In a clever move the movies takes the Captain back to his roots, to a time when the Americans in the eyes of the world and their own still could act with righteous might and people believed them. I’m talking about the second World War, obviously. We have the usual occult Nazi as the enemies, lead by the Red Skull, with the Captain, his friend Bucky and Cap’s Howling Commandos on the side of good.

Plotwise the movie is about the Red Skull, who is trying to take over the world, after having cut all ties to his former mentor Hitler. Using a Cosmic Cube as an energy source, his second-hand man has devised weaponry which is more advanced than even stuff we have today. Yet, instead of getting any further with his take-over-world stratagem, the Captain is stopping him at every corner. At the end, they fight their final battle in the last remaining plane the Red Skull has left.
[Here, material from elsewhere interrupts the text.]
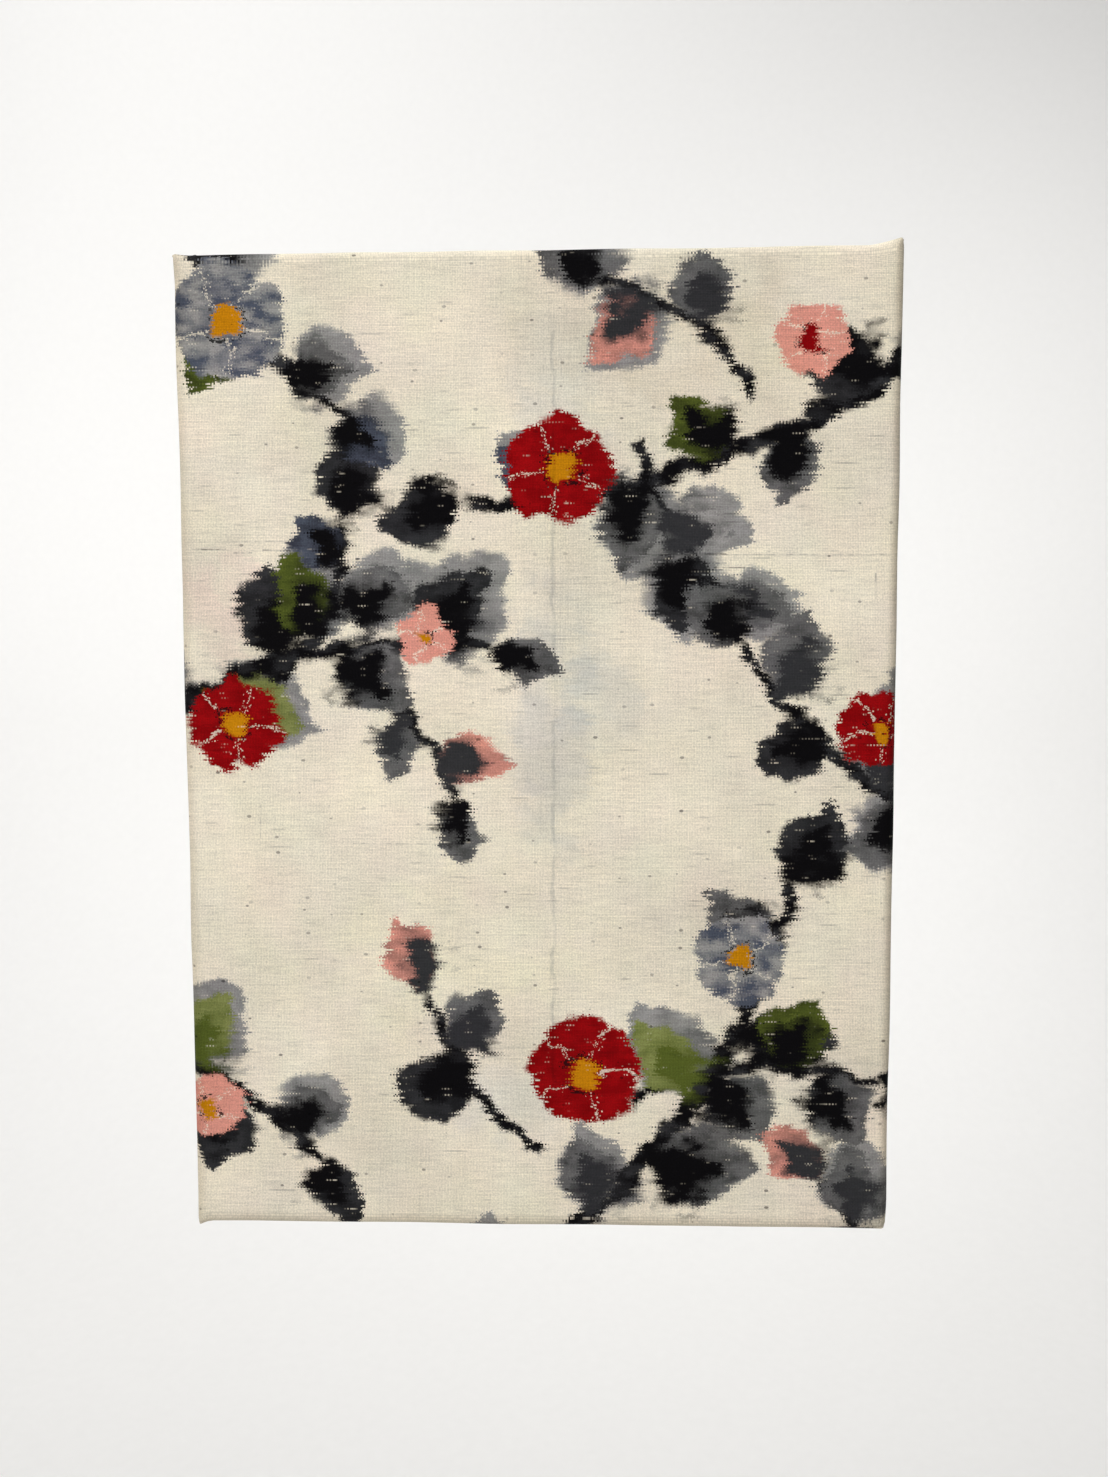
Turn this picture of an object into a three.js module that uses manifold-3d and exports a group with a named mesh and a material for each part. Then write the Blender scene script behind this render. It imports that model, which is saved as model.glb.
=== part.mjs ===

This isn’t a deep movie, but as an action movie it takes all the right steps. Chris Evans does Captain America with just the right amount of youthful idealism to be believable, and for whom you can root even if you aren’t American. You might not buy into the American dream, but you’ll buy into the character Evan’s is portraying and indirectly into his idealism. Second, the support cast is just as competent, from love interest to best friend (in a clever twist Bucky isn’t a sidekick but former best friend and guardian, who is then outclassed after Steve Roger’s transformation from thin and sickly to muscle-packed, healthy superman). Pacing is excellent, effects are great and so on. Overall one of the best of the recent superhero movies.